_WHAT THE TASK ASKS_
Examine the material below. Gather every line in which the string "each" appears.

[start of EXERCISE MATERIAL]

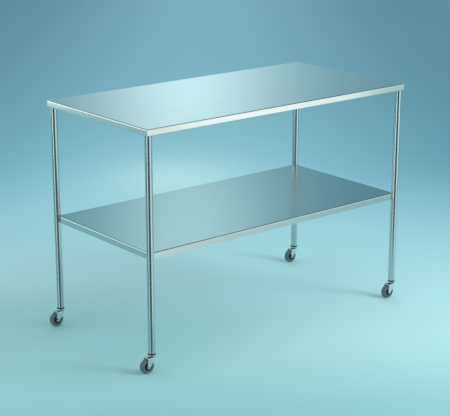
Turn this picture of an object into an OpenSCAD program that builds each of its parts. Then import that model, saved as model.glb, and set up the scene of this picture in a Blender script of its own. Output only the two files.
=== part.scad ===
// Instrument table: a folded steel worktop and lower shelf on four tube legs with swivel casters.
// Millimetres, +Z up. The origin is on the floor, at the middle of the box that the part fills.
// X runs along the length, Y towards the rear. The casters trail towards -X.

/* [Worktop] */
// Length of the worktop
top_l = 1219; // [900:1:1850]
// Depth of the worktop
top_w = 610; // [480:1:800]
// Height of the worktop above the floor
top_h = 864; // [700:1:1000]
// Drop of the worktop's turned-down edge
top_edge = 24; // [20:1:40]
// Thickness of the folded sheet
sheet = 1.5; // [1:0.1:2]
// Outside radius of the sheet's long bends
bend_r = 4; // [3:0.5:6]
// Radius to which the corner welds are ground
corner_r = 1.5; // [0.5:0.25:2.5]
// Width of the flange that returns inwards under each edge
return_w = 12; // [6:1:20]

/* [Shelf] */
// Height of the shelf's deck above the floor
shelf_h = 430; // [250:1:600]
// Drop of the shelf's turned-down edge
shelf_edge = 24; // [20:1:40]
// Gap between a leg and the shelf's coped corner
cope_gap = 0.1; // [0.05:0.05:0.5]

/* [Stiffeners] */
// Distance between the two hat channels under a sheet
hat_spacing = 220; // [160:1:280]
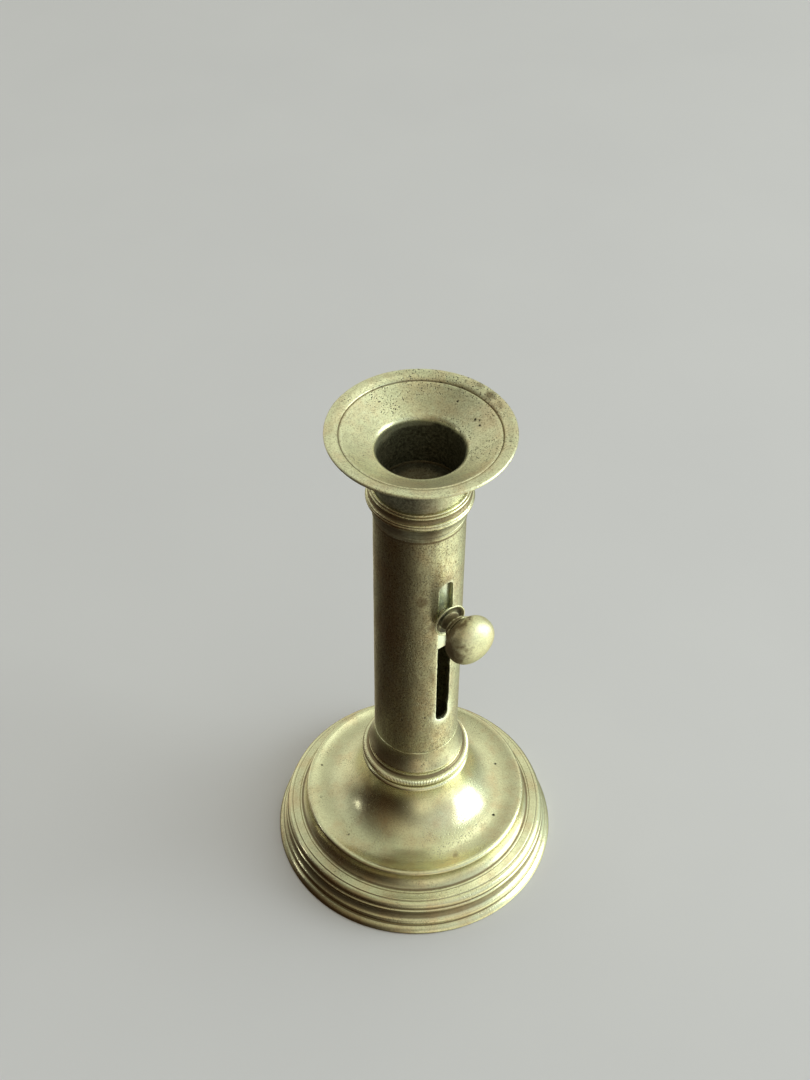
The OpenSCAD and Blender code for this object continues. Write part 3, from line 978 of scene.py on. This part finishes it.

[end of EXERCISE MATERIAL]

_COMPLETE OUTPUT_
Turn this picture of an object into an OpenSCAD program that builds each of its parts. Then import that model, saved as model.glb, and set up the scene of this picture in a Blender script of its own. Output only the two files.
// Width of the flange that returns inwards under each edge